Mülheim. . Die Hochschule Ruhr West führt in Mülheim einen Studiengang E-Mobilität ein. Auf dem Lehrplan soll auch das autonome Fahren stehen.

In einer Halle der Hochschule Ruhr West (HRW) in Mülheim steht ein Rennwagen, den ein Elektromotor antreibt. Formel-1-tauglich ist das Gefährt noch nicht, gehört aber zum studentischen Konstruktionswettbewerb Formula Student Germany. Die junge Hochschule mit ihrer Filiale Bottrop will jetzt noch stärker in das Zukunftsfeld eintauchen und startet im Herbst den Studiengang Fahrzeugelektronik und Elektromobilität, den es in ähnlicher Form im Ruhrgebiet bislang nur an der Fachhochschule Dortmund gibt.

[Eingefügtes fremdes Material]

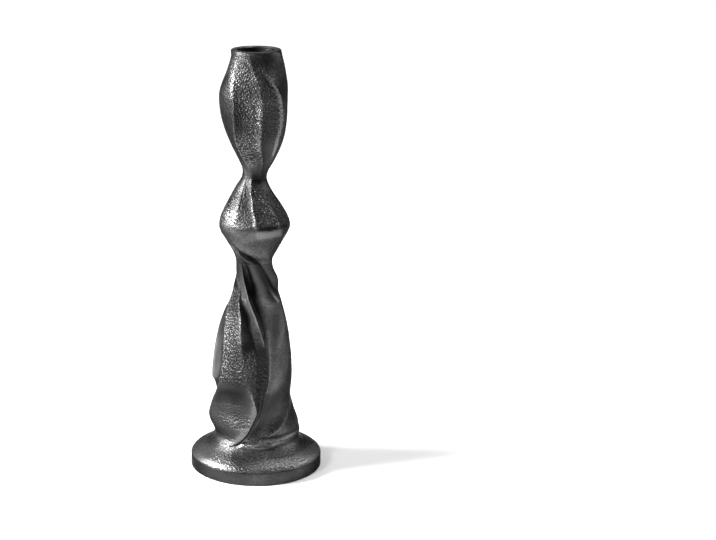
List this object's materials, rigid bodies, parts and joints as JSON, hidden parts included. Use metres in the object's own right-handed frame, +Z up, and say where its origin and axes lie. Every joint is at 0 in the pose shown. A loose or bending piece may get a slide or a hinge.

Ölpreis kann nur nach oben gehen

Klaus Thelen weiß, wovon er redet. Der Mülheimer Professor hat selbst für einige Jahre bei einem Autozulieferer gearbeitet. „Die Automobilbranche steht vor einem gigantischen Umbruch“, prophezeit Thelen. „Nicht nur die Elektromobilität, vor allem das autonome Fahren wird alles auf den Kopf stellen“, sagt der Mess- und Sensortechniker. Die bevorstehende Neuerfindung der Autobranche leitet der Professor auch aus den vier weltweiten Megatrends ab: der Trend zu Riesenstädten, in denen Mobilität immer schwieriger wird; die Energiewende, die Verbrennungsmotoren verdrängt; das steigende Sicherheitsbedürfnis von Autofahrern und anderen Verkehrsteilnehmern; und schließlich die alternde Gesellschaft, in der jung gebliebene Alte mobil bleiben wollen.

Klaus Thelen
Klaus Thelen © Volker Hartmann

„All diesen Themen muss sich die Autowirtschaft widmen. Die Digitalisierung ist dabei nur ein Werkzeug“, sagt Thelen. Er ist davon überzeugt, dass die Elektromobilität nicht mehr aufzuhalten und schon bald bezahlbar sein werde. „Erdöl ist endlich. Deshalb kann der Ölpreis mittelfristig nur nach oben gehen“, prognostiziert der Professor. Gleichzeitig sei mit einer Halbierung des Preises für Photovoltaik-Module im Zehn-Jahres-Rhythmus zu rechnen. Das drücke langfristig die Strompreise. Und: „Die Batteriepreise werden deutlich fallen, weil allein der Elektroautobauer Tesla die weltweite Batteriekapazität bis zum Jahr 2020 verdoppeln wird.“ So wagt Thelen die These, dass sich schon bald die Anschaffung eines Elektroautos für Verbraucher eher lohne werde als der Kauf eines Dieselmodells. Auf einen konkreten Zeitpunkt will er sich aber nicht festlegen.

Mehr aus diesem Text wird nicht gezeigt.